Using the listing below, copy exactly the lines from the one containing "in imported if" to the one containing "CAMERA_LENS = 78.26", both lines included, and no others.

--- start Given data ---

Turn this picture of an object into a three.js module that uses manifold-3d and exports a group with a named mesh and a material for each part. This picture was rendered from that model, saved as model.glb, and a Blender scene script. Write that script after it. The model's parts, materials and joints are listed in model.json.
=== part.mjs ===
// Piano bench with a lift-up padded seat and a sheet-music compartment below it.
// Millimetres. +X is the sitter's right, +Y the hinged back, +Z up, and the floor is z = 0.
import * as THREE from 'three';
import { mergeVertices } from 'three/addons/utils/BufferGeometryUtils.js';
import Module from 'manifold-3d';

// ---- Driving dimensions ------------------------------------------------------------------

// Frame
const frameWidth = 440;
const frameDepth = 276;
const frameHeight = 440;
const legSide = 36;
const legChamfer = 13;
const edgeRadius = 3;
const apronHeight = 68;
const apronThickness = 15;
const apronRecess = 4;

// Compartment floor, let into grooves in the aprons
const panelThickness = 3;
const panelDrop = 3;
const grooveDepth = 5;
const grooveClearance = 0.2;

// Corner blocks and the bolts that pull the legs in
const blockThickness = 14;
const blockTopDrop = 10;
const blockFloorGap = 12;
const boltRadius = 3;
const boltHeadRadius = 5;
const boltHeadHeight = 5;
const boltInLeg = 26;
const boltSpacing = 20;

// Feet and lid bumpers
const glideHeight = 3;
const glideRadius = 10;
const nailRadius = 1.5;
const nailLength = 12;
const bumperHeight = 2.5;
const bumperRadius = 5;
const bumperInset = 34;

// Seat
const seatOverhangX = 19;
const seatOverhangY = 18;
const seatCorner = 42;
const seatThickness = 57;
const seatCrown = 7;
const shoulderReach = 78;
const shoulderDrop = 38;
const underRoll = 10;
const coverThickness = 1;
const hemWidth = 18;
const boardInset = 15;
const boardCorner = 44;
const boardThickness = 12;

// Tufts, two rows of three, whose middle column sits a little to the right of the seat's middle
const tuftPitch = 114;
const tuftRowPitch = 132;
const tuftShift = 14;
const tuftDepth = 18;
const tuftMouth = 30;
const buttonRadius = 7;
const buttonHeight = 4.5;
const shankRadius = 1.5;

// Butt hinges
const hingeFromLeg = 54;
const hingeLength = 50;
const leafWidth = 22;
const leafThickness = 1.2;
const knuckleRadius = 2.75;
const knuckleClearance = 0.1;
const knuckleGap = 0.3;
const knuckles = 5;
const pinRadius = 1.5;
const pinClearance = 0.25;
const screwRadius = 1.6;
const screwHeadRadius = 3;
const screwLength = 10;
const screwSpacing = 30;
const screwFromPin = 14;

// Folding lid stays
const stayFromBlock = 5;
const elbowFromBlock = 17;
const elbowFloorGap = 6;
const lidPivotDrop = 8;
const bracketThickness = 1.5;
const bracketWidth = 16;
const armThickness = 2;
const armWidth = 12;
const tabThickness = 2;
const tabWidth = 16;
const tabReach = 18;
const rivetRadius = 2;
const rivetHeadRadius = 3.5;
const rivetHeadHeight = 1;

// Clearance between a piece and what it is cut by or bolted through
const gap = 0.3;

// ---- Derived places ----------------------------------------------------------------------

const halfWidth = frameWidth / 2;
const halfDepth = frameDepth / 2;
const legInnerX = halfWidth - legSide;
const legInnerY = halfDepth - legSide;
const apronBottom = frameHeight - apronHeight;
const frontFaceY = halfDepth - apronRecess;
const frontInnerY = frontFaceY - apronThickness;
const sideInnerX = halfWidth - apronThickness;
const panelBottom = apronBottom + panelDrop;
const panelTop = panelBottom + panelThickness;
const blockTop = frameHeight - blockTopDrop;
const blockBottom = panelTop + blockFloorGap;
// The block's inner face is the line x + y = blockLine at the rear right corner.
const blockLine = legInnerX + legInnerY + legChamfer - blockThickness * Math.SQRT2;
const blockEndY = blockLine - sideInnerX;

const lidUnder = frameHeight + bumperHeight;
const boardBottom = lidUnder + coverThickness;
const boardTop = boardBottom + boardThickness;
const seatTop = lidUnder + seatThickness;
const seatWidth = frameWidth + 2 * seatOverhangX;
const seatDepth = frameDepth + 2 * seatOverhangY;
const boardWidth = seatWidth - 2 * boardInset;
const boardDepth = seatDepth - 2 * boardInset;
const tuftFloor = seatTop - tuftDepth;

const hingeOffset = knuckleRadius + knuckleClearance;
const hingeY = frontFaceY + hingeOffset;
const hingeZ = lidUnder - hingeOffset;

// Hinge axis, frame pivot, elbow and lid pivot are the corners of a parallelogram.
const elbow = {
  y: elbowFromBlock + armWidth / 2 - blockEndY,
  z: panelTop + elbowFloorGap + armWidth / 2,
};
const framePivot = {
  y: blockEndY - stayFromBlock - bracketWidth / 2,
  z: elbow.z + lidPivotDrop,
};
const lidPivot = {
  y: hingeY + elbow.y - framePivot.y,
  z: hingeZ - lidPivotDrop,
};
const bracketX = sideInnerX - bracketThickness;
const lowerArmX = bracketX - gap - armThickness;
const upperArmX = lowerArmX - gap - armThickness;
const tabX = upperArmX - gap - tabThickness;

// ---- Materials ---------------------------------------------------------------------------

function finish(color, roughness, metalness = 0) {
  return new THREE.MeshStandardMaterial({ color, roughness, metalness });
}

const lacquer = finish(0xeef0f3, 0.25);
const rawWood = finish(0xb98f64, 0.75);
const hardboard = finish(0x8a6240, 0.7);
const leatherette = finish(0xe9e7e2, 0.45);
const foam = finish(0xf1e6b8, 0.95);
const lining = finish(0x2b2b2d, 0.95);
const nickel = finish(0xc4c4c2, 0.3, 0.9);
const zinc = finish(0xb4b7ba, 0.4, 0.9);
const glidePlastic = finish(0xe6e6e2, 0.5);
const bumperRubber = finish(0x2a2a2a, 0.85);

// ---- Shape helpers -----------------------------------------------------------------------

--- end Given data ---
--- start Given data ---

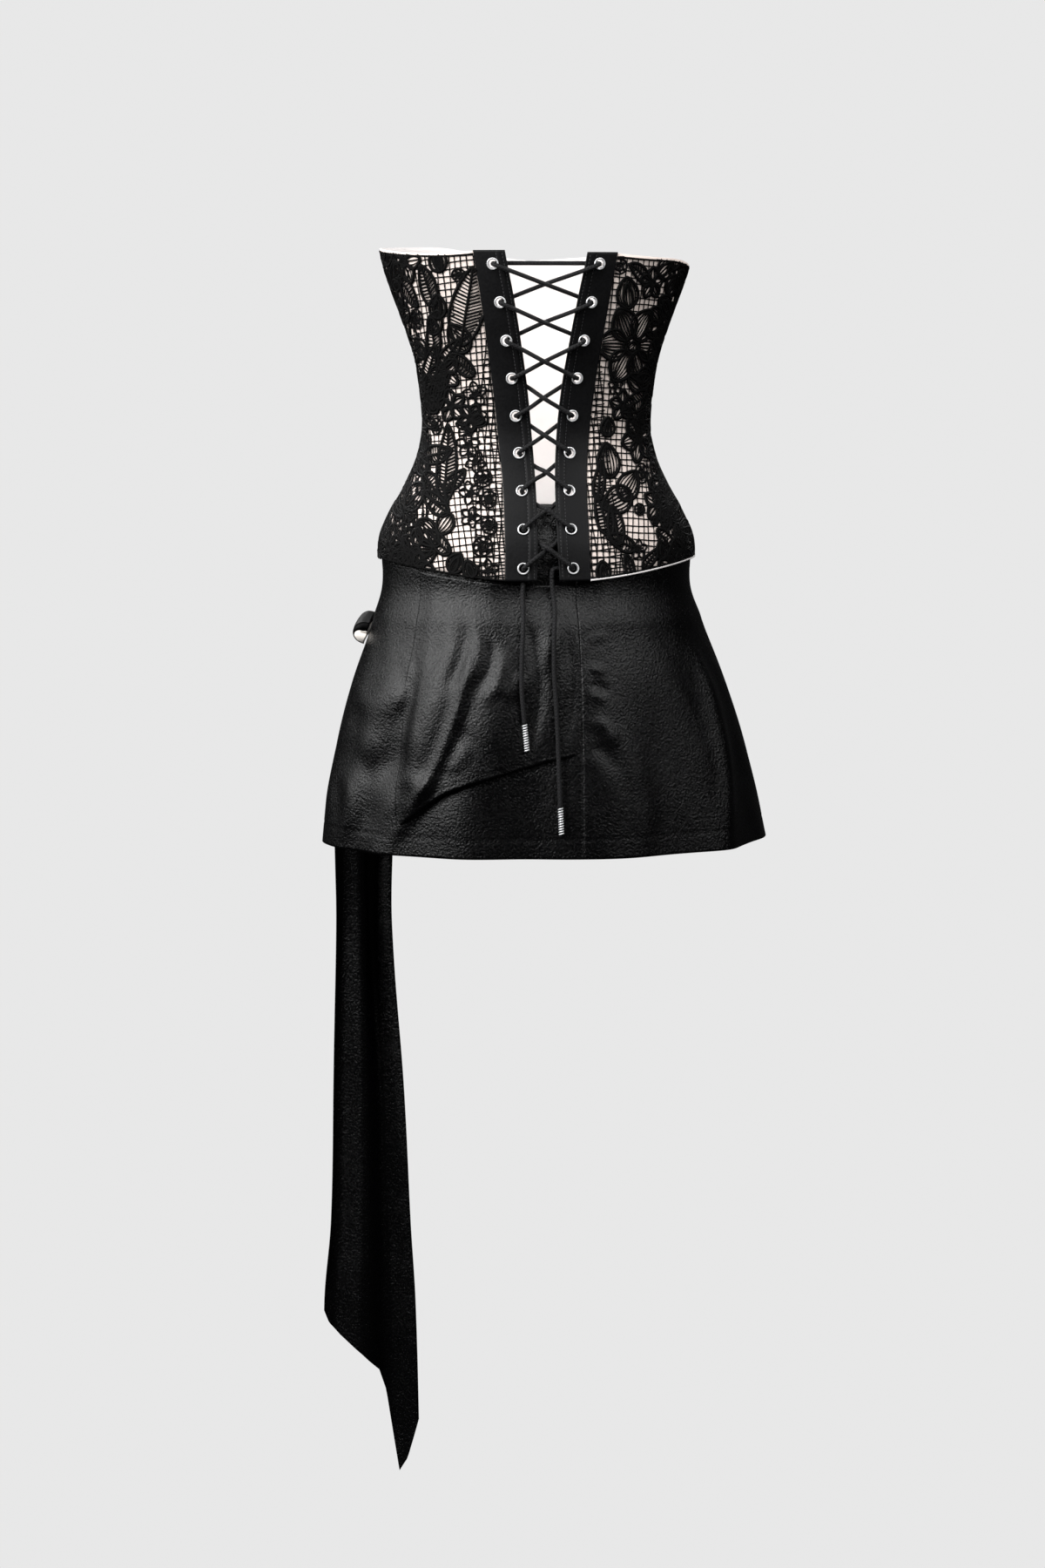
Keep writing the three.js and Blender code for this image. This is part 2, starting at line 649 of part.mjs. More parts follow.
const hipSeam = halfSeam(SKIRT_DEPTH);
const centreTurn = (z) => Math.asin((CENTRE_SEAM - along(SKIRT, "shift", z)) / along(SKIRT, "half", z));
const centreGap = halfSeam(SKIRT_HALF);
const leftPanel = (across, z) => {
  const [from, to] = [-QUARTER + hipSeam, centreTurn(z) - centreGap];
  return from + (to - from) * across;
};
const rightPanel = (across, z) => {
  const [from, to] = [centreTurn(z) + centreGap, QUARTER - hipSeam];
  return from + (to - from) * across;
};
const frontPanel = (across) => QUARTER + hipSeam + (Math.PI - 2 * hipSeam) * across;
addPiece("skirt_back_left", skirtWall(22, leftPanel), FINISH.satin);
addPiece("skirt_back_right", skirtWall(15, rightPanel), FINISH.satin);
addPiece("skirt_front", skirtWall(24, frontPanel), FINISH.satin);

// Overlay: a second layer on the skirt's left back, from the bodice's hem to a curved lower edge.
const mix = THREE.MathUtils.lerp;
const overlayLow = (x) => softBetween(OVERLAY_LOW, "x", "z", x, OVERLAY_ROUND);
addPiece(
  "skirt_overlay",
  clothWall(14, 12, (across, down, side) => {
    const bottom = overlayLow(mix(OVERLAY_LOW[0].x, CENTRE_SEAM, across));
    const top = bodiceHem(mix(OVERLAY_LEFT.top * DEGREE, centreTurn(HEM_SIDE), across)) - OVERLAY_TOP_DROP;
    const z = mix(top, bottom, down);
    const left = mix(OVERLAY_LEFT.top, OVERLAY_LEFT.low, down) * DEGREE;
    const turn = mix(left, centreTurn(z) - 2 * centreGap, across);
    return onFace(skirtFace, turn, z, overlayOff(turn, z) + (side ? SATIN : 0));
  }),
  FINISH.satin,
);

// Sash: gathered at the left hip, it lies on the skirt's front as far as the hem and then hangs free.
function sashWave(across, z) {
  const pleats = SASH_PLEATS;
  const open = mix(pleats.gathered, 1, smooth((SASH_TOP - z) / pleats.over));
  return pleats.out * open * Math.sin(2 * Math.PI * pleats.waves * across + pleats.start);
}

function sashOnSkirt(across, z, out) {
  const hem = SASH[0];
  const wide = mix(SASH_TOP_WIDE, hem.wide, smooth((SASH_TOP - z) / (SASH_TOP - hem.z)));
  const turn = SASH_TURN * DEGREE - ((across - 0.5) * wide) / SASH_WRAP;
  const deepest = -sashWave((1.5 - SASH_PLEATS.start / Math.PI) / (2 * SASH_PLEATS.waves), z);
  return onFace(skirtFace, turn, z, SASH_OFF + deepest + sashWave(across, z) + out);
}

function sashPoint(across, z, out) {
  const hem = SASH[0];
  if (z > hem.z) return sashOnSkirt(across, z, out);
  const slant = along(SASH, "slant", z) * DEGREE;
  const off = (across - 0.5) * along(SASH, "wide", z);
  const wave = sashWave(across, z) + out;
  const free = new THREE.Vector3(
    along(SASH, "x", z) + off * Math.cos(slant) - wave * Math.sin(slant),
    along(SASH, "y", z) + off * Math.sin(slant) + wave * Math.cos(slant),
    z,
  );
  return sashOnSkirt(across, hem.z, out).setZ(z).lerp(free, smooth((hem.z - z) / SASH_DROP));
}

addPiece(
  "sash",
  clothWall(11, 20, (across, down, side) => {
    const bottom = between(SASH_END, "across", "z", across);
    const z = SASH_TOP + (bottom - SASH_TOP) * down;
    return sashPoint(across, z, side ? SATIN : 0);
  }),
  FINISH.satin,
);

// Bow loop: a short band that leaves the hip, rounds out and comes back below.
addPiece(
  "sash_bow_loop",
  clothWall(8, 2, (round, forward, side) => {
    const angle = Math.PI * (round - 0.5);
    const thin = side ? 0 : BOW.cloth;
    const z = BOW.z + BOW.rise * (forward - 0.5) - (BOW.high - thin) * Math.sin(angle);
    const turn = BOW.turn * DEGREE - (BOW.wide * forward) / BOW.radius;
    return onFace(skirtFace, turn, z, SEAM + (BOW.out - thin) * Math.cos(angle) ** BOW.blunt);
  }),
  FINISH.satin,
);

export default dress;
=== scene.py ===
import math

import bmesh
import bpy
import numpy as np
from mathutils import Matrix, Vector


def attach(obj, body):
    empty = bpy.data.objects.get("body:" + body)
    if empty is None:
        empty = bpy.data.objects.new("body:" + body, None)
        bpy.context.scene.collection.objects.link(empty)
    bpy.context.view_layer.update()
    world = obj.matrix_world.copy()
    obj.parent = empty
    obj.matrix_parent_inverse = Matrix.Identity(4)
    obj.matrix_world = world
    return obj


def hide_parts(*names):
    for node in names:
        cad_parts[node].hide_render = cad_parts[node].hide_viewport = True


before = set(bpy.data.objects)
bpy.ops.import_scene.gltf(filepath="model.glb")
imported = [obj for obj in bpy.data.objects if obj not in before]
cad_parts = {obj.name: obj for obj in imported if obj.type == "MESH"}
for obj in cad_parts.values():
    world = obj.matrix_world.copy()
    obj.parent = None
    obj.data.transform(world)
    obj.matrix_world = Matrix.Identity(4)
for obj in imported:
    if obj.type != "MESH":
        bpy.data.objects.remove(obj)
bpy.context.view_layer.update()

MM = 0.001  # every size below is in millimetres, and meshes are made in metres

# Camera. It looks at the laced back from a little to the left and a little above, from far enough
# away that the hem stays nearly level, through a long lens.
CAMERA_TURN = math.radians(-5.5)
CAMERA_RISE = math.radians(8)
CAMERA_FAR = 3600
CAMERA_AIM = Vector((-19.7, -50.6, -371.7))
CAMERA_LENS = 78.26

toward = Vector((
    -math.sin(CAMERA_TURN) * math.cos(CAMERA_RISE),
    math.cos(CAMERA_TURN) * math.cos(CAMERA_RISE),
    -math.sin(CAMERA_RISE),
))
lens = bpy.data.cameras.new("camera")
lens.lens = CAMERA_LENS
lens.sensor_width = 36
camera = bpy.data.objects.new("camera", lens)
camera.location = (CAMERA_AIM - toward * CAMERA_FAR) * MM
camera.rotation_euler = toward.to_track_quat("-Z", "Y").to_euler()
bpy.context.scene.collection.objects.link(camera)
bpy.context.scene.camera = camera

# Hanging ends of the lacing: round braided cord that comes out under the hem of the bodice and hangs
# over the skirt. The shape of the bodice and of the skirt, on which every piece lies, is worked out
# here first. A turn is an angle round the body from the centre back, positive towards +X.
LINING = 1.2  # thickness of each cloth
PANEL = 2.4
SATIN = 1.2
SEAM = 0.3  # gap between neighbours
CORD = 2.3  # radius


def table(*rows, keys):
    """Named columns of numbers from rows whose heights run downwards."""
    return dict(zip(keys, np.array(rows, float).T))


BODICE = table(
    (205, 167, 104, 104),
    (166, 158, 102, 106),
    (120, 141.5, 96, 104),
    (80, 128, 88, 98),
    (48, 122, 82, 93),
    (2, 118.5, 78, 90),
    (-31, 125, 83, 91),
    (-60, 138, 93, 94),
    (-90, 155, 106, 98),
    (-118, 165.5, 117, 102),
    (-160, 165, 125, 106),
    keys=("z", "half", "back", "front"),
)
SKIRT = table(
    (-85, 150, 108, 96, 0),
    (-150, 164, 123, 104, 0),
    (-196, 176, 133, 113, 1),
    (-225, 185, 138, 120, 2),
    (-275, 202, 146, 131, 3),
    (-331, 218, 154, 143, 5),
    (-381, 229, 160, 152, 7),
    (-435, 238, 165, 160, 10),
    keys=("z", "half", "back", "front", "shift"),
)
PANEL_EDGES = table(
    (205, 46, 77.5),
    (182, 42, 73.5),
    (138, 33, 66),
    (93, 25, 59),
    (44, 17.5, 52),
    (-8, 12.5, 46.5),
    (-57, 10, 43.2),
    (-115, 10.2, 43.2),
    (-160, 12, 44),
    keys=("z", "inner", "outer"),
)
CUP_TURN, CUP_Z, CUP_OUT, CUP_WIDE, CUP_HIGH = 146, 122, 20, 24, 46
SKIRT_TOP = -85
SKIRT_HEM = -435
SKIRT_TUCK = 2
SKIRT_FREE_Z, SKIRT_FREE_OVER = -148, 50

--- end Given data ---

Written solution —
cad_parts = {obj.name: obj for obj in imported if obj.type == "MESH"}
for obj in cad_parts.values():
    world = obj.matrix_world.copy()
    obj.parent = None
    obj.data.transform(world)
    obj.matrix_world = Matrix.Identity(4)
for obj in imported:
    if obj.type != "MESH":
        bpy.data.objects.remove(obj)
bpy.context.view_layer.update()

MM = 0.001  # every size below is in millimetres, and meshes are made in metres

# Camera. It looks at the laced back from a little to the left and a little above, from far enough
# away that the hem stays nearly level, through a long lens.
CAMERA_TURN = math.radians(-5.5)
CAMERA_RISE = math.radians(8)
CAMERA_FAR = 3600
CAMERA_AIM = Vector((-19.7, -50.6, -371.7))
CAMERA_LENS = 78.26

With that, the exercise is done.